Boudreau had only moments to savor the newest trophy in his collection because he left the luncheon in a rush for Boston College, where he led the Capitals in their first practice since the all-star break. After an hour-long ride by car, Boudreau arrived a few minutes late, but he quickly got down to the business of preparing his players for Tuesday's crucial contest at TD Banknorth Garden. The Capitals are 10 points behind the Eastern Conference-leading Boston Bruins with 34 games remaining.

But before returning to the big leagues, Boudreau, who was flanked by his wife Crystal and 10-year-old son Brady, shared stories of his days playing Moncton, New Brunswick, Edmonton and Baltimore, among other places. In his speech, he spoke about all the "lifelong" friends he had made in the minors and also singled out Bruce Landon, the longtime general manager of the Springfield (Mass.) Hawks, and Hershey Bears General Manager Doug Yingst, whom he credited with getting promoted to Washington in November 2007.

"The one thing I learned about the NHL about five games into my tenure," Boudreau told the packed ballroom. "I went on a little tirade about the referees in the paper. Instead of getting the $200 fine [like in the AHL], General Manager George McPhee comes in and says [NHL disciplinarian] Colin Campbell wants to talk to you. Colie said, 'You do it again, and it's $10,000.' That was the last time I said anything negative about a referee."

Boudreau was a dynamic scorer in the AHL, amassing 483 career assists and 799 points, both of which rank 11th in AHL history, while his 316 goals rank 14th. His 1.26 points per game is second among AHL players with at least 500 career points. But he only won the scoring title once in 1987-88, with Springfield, Mass.

"I only got one," he said, smirking. "But, and let me preface this, I was leading the league a lot when I was called up."

The season Boudreau won the AHL scoring title was a memorable one for him. But for all the wrong reasons.

"I was leading our team by 60 points, and the next closest guy was" Todd McLellan, now the coach of the San Jose Sharks, Boudreau said. "Todd got called up and I was so angry. But I couldn't get called up. I was on an American Hockey League contract and you had to be on an NHL deal. I understand that now."

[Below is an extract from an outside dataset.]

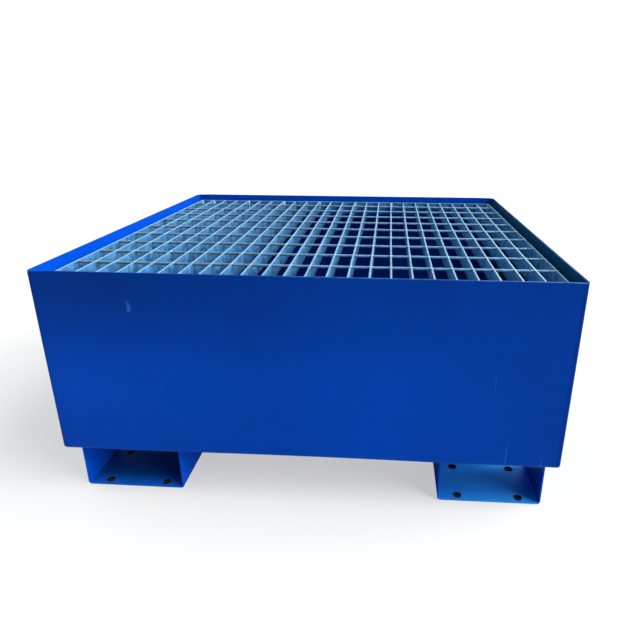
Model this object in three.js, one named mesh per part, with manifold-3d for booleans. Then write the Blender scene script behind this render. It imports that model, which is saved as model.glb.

Boudreau's playing career ended in 1992 after he helped the Adirondack Red Wings to the Calder Cup, a trophy he captured again 13 years later as Hershey's coach.

When discussing his storybook ascension from the minors to the NHL playoffs last year, Boudreau often says he has to "pinch himself." But the 54-year-old Toronto native also recognizes that his nine seasons and 340 wins as a coach in the AHL helped him perfect his systems play and hone his skills as communicator and motivator -- unique assets that laid the foundation for his success in the NHL. In fact, those who know him best, say Boudreau hasn't changed all that much.

"I like the NHL; it's pretty nice," Boudreau said. "But by the same token -- if it never worked out in the NHL, I could go back to the American Hockey League in a heartbeat."

Boudreau doesn't have to worry about that, not with the Capitals in position to capture a second straight Southeast Division title and his name already being mentioned as a coach of the year candidate for shepherding his club through an injury-plagued December.

"The last [14] months have been pretty crazy," Boudreau said. "A lot of good things have happened to me. This is like icing on the cake."

Boudreau then paused and added: "I would like one more good team thing to happen. Why change the luck now? We might as well go for that thing as well."

The "thing" Boudreau was referring to -- the Stanley Cup -- just so happened to be on display in the same room.

Capitals Notes: Among the inductees was Jimmy Anderson, the first coach in Capitals history. . . . With defensemen Tom Poti (groin muscle pull) and Shaone Morrisonn questionable for Tuesday, rookie Karl Alzner was recalled from Hershey.